For one thing, even if you were a heterosexual couple and were considered legally married by the Navy, if your Sailor got orders to go overseas straight out of A school, the odds are VERY high that you still would not be going with her. The reason for this is because the VAST majority (like, I can't think of a single one right now that isn't like this) of overseas assignments for Sailors are unaccompanied for ALL Sailors who are E-3 and below. Even places where the other branches allow Jr military to bring their families. (For example, we are currently stationed overseas on an Air Force base. The AF allows their E3 and below to bring their families, with no restrictions on family size. The Navy says you have to be an E4 or above to bring your families, and there are restrictions on family size - any more than 3 dep. coming over with you - you can have more here - requires a waiver.)
So, unless your Sailor is in a rate that has an automatic promotion to E-4 upon graduation from their schools (and some do), then none of you would be going overseas with her, and your sexual orientation would be beside the point.
Now, AFTER your Sailor is an E4, then, the way that works is if your Sailor has legal custody of the child/ren, then they could be put on her orders, and, assuming they passed an overseas screening (every dependent going overseas has to, and each base has different requirements, based on what facilities are available for them there), they would be able to go with her. You would not, because you are not officially seen as a spouse. Now, this can be worked around a bit, depending on where they are going. They can go under orders, with SOFA status, and you could go over (on your own dime, but your stuff packed out with the family on the Navy's dime) on a tourist or visitor Visa. Some places, this will be easier than others. Some overseas bases, you can live off base and collect OHA, but other overseas bases have a "base first" policy, and your Sailor will have to live on base with the kids (again, unfortunately, you are not considered a dependent, so you would not be able to).
Living overseas without command sponsorship (which is what you would have to do) can be very difficult and present a bunch of challenges, things like health care, using base resources, housing, and things like if there's a natural disaster (like what happened here in Japan last year), all of those things present a challenge, and each base will have to be looked at and considered as it comes up.
For now, I would strongly encourage your Sailor to try for Stateside orders (whether ship or shore), and deal with the overseas orders later. But, again, that would be my advice to any new Sailor with a family, whether they were homosexual or not, simply because of the E4 / family thing.
Good luck to both of you, and your family!
Thank you so much for the thought you put into your answer. It helps a lot! Her recruiter told her that she would most likely end up in one of four places. Japan being one and the other three are in the US. I am hoping that it works out in our favor but as we all know, the military is unpredictable! I think I am just going a little nuts because I know that sometime by the end of summer we will get those orders and everything will change! But thank you so much. I know I can do this. I am a navy wife and I am strong. I just have a lot to get used to!

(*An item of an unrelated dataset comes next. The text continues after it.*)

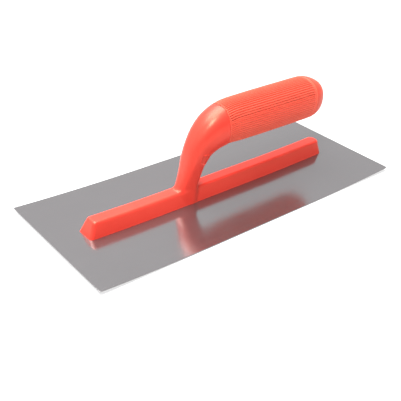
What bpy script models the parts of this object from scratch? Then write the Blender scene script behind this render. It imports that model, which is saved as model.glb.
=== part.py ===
"""Finishing trowel: a 280 x 120 mm steel blade with an open moulded plastic handle.

Units are metres. +X runs along the blade towards the grip's free end, +Z is up, and the
origin is the centre of the blade's underside. The handle is one moulding (a long foot, a
leaning post and the core of the grip), with a ribbed sleeve and an end cap pushed onto the
core. Six countersunk screws hold the foot on the dimpled blade. The blade is flat under the
post and rises very slightly towards both ends, and the foot follows it.
"""
import math

import bmesh
import bpy
from mathutils import Matrix, Vector

MM = 0.001
GAP = 0.3 * MM

# Blade
BLADE_LENGTH = 280 * MM
BLADE_DEPTH = 120 * MM
BLADE_THICKNESS = 0.7 * MM
BLADE_CORNER = 1.5 * MM
BLADE_RISE = 2.6 * MM
BLADE_FLAT_HALF_LENGTH = 40 * MM
BLADE_END_SEGMENTS = 9

# Screws, and the pressed dimples that let their heads lie flush (all cones at 45 degrees)
SCREW_COUNT = 6
SCREW_PITCH = 40 * MM
HEAD_RADIUS = 3.5 * MM
HEAD_RECESS = 0.1 * MM
SHANK_RADIUS = 1.45 * MM
THREAD_RADIUS = 1.85 * MM
THREAD_TURNS = 5
SCREW_TOP_Z = 10.4 * MM
SLOT_LENGTH = 3.8 * MM
SLOT_WIDTH = 0.8 * MM
SLOT_DEPTH = 1.2 * MM
CONE_CLEARANCE = 0.45 * MM
DIMPLE_TOP_Z = 1.7 * MM
PILOT_RADIUS = 2.2 * MM

# Foot: the long bar under the handle, narrower at its top
FOOT_HALF_LENGTH = 115.5 * MM
FOOT_LEFT_SLOPE = 5 * MM
FOOT_RIGHT_SLOPE = 1.5 * MM
FOOT_BOTTOM_Z = BLADE_THICKNESS + GAP
FOOT_TOP_Z = 12.1 * MM
FOOT_BOTTOM_HALF_WIDTH = 8.2 * MM
FOOT_TOP_HALF_WIDTH = 5.3 * MM
FOOT_EDGE_ROUNDING = 1.3 * MM
FOOT_SEGMENTS = 12
FOOT_WALL = 2.2 * MM
BOSS_HALF_LENGTH = 6 * MM
RIB_THICKNESS = 1.6 * MM

# Axis of the handle: a leaning post, an elbow of constant radius, a level grip
POST_LEAN = math.radians(71.5)
ELBOW_RADIUS = 36.2 * MM
ELBOW_END_X = 13.1 * MM
GRIP_AXIS_Z = 56.8 * MM
ELBOW_ARC = ELBOW_RADIUS * POST_LEAN

# Outer section of the handle: distance along the axis from the start of the elbow,
# half height and half width
HANDLE_SECTIONS = (
    (-27.4 * MM, 8.3 * MM, 9.1 * MM),
    (-14 * MM, 7.3 * MM, 8.3 * MM),
    (0 * MM, 8.4 * MM, 8.6 * MM),
    (10 * MM, 10.2 * MM, 9.6 * MM),
    (20 * MM, 12.5 * MM, 11.7 * MM),
    (30 * MM, 14.8 * MM, 13.5 * MM),
    (44 * MM, 16.5 * MM, 15.0 * MM),
    (60 * MM, 16.9 * MM, 15.6 * MM),
    (84 * MM, 17.0 * MM, 16.0 * MM),
    (150 * MM, 17.0 * MM, 16.3 * MM),
)
SECTION_POINTS = 32

# Roundness of the section: a superellipse that is boxy at the post's root and rounder from
# the sleeve on. The post also narrows towards its front where it meets the foot.
ROOT_POWER = 3.6
GRIP_POWER = 2.4
ROOT_FRONT_TAPER = 0.55
ROOT_TAPER_POWER = 1.3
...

:-) I'm glad it helped answer your questions. It sounds like there's a good chance your Sailor will get Stateside orders, so that's a good thing for you all.
Just hang in there, like you said, you are a Navy wife, you are strong, and you can do this! And before you know it, you're going to be a pro at it!
With a child, the partner who is the caretaker CAN live in military housing. Live in aids are permitted, and that's how the unrecognized spouse can live in housing. It is a loophole, but can be used to your advantage.
http://spousebuzz.com/blog/2011/03/gay-couples-with-kids-can-get-ho...
That is really good to know! They haven't been allowing that here, most of the homosexual couples here though don't have kids so they live off base (since the single military can, even though the families can't).
Learn something new every day, and plus, even better news for Lovemysailor :-)
Still though, I would advise you and your Sailor, if you can, to not go overseas for your first duty station, especially to Japan, because of the E4 as the minimum rank you can be to bring dependents with you issue.
I'm glad to hear that there's a loophole though, where your family can stay together :-)
Shoot for a big stateside base! Japan would be difficult indeed. I was in Yokosuka for 12 years, part of that as a dependent.
There's ways around the regulations, as long as you know what the regulations are. For example, the you can't use the commissary, but the child will have commissary privileges, which means you can take him on base and do the shopping as his caregiver. I know this because my husband had an ex-wife and a child. Perhaps a divorced parents group exists? They'd have some info for sure.
Thank you very much for the information. I am going to keep my fingers crossed that we stay stateside, and can find a nice place off base, but close to base! I guess I will know soon enough!
I have no advice for you. I just wanted to lend my support!!! Good luck to you and your family!